(Written exercise) Print out each entry below exactly, please.

CAD and scene scripts
*****
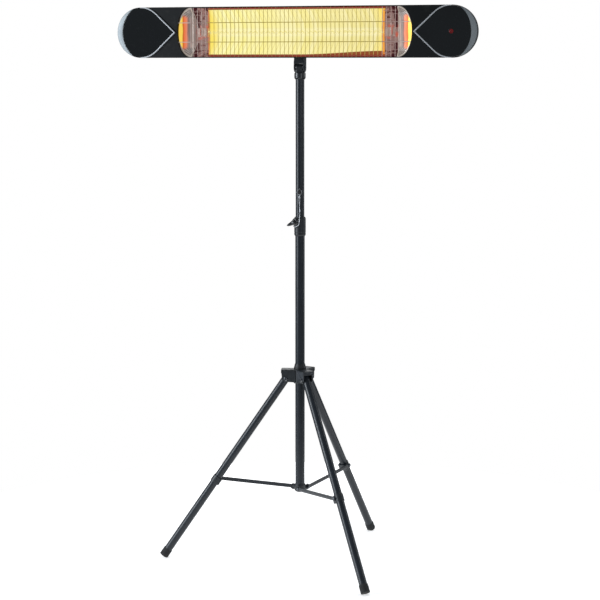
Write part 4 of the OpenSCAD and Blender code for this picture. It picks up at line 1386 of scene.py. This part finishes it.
def housing_shell():
    """Drawn sheet shell: widest at the front rim, softly rounded to its vented back."""
    rim, waist = -50, -12
    outer = [(FRONT_Y + 3, END_R), (rim, END_R), (waist, 50), (BACK_Y, 43)]
    section = softened(outer + [(BACK_Y, 20)], [0.4, 10, 9, 7, 0], 6, closed=False)[:-1]
    wall = 1.5
    inner = [(min(y, BACK_Y - wall), half - wall) for y, half in section[:-1]]
    inner.append((BACK_Y - wall, section[-1][1] - wall))
    loops = section + inner[::-1]
    points, faces = [], []
    size = len(bar_loop(1))
    for y, half in loops:
        points += [(x, y, z + HEAD_Z) for x, z in bar_loop(half)]
    for i in range(len(loops)):
        if i == len(section) - 1:
            continue
        low, high = i * size, ((i + 1) % len(loops)) * size
        for k in range(size):
            n = (k + 1) % size
            faces.append((low + k, high + k, high + n, low + n))
    back_ring = (len(section) - 1) * size
    inner_ring = back_ring + size
    faces.append(tuple(back_ring + k for k in reversed(range(size))))
    faces.append(tuple(inner_ring + k for k in range(size)))
    shell = bare_object("shell_mesh", Shape(points, faces))
    carve(shell, vent_slots())
    openings = rod_y(7.05, -9, 3, 0).moved(x=GLAND_X) + all_of(
        rod_y(1.85, -14, 3, 0, 24).moved(x=x, z=-20) for x in SHELL_SCREWS)
    carve(shell, openings.moved(z=HEAD_Z))
    plate = all_of(rod_y(2.05, -9, 3, 0, 24).moved(x=x, z=z) for x, z in PLATE_SCREWS)
    switch = slab([rectangle(8, 11.5)], 12, 0)
    switch = switch.placed(facing_front(4)).moved(x=SWITCH_X)
    carve(shell, plate + switch)
    finished(shell, "housing_shell", "heater", "shell_black", crease=30)
    screw = cross_screw(1.8, 3.4, 1.75, 8)
    seats = [(x, BACK_Y + 0.05, HEAD_Z - 20) for x in SHELL_SCREWS]
    set_out("housing_screws", screw, seats, [(0, 1, 0)] * 4, "heater", "dark_fastener")


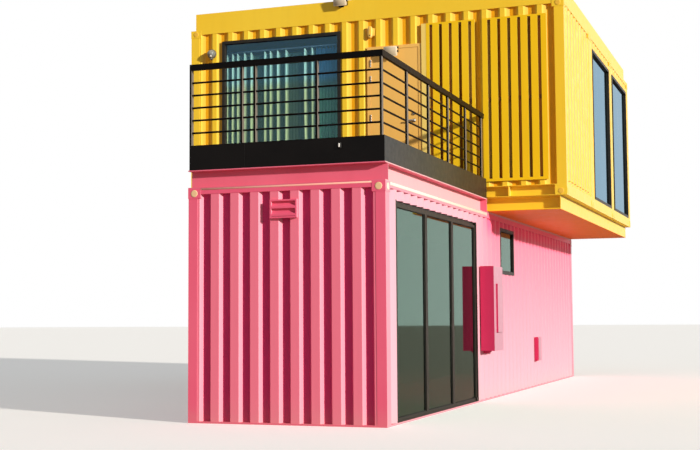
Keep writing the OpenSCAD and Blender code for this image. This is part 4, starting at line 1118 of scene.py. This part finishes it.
*****
(Answer to the problem)
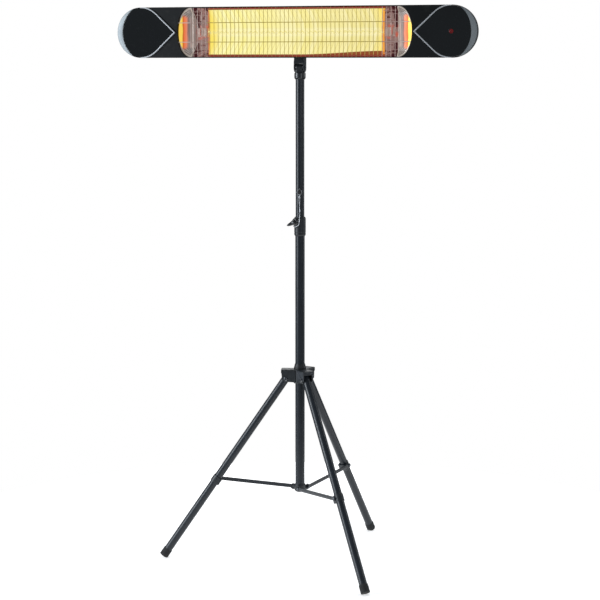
Write part 4 of the OpenSCAD and Blender code for this picture. It picks up at line 1386 of scene.py. This part finishes it.
def housing_shell():
    """Drawn sheet shell: widest at the front rim, softly rounded to its vented back."""
    rim, waist = -50, -12
    outer = [(FRONT_Y + 3, END_R), (rim, END_R), (waist, 50), (BACK_Y, 43)]
    section = softened(outer + [(BACK_Y, 20)], [0.4, 10, 9, 7, 0], 6, closed=False)[:-1]
    wall = 1.5
    inner = [(min(y, BACK_Y - wall), half - wall) for y, half in section[:-1]]
    inner.append((BACK_Y - wall, section[-1][1] - wall))
    loops = section + inner[::-1]
    points, faces = [], []
    size = len(bar_loop(1))
    for y, half in loops:
        points += [(x, y, z + HEAD_Z) for x, z in bar_loop(half)]
    for i in range(len(loops)):
        if i == len(section) - 1:
            continue
        low, high = i * size, ((i + 1) % len(loops)) * size
        for k in range(size):
            n = (k + 1) % size
            faces.append((low + k, high + k, high + n, low + n))
    back_ring = (len(section) - 1) * size
    inner_ring = back_ring + size
    faces.append(tuple(back_ring + k for k in reversed(range(size))))
    faces.append(tuple(inner_ring + k for k in range(size)))
    shell = bare_object("shell_mesh", Shape(points, faces))
    carve(shell, vent_slots())
    openings = rod_y(7.05, -9, 3, 0).moved(x=GLAND_X) + all_of(
        rod_y(1.85, -14, 3, 0, 24).moved(x=x, z=-20) for x in SHELL_SCREWS)
    carve(shell, openings.moved(z=HEAD_Z))
    plate = all_of(rod_y(2.05, -9, 3, 0, 24).moved(x=x, z=z) for x, z in PLATE_SCREWS)
    switch = slab([rectangle(8, 11.5)], 12, 0)
    switch = switch.placed(facing_front(4)).moved(x=SWITCH_X)
    carve(shell, plate + switch)
    finished(shell, "housing_shell", "heater", "shell_black", crease=30)
    screw = cross_screw(1.8, 3.4, 1.75, 8)
    seats = [(x, BACK_Y + 0.05, HEAD_Z - 20) for x in SHELL_SCREWS]
    set_out("housing_screws", screw, seats, [(0, 1, 0)] * 4, "heater", "dark_fastener")


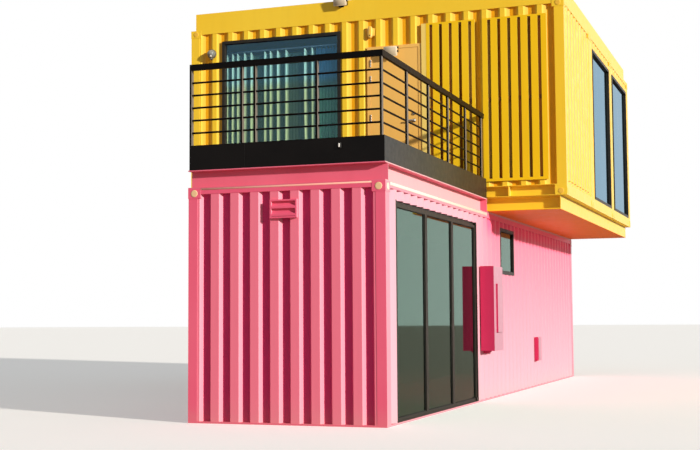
Keep writing the OpenSCAD and Blender code for this image. This is part 4, starting at line 1118 of scene.py. This part finishes it.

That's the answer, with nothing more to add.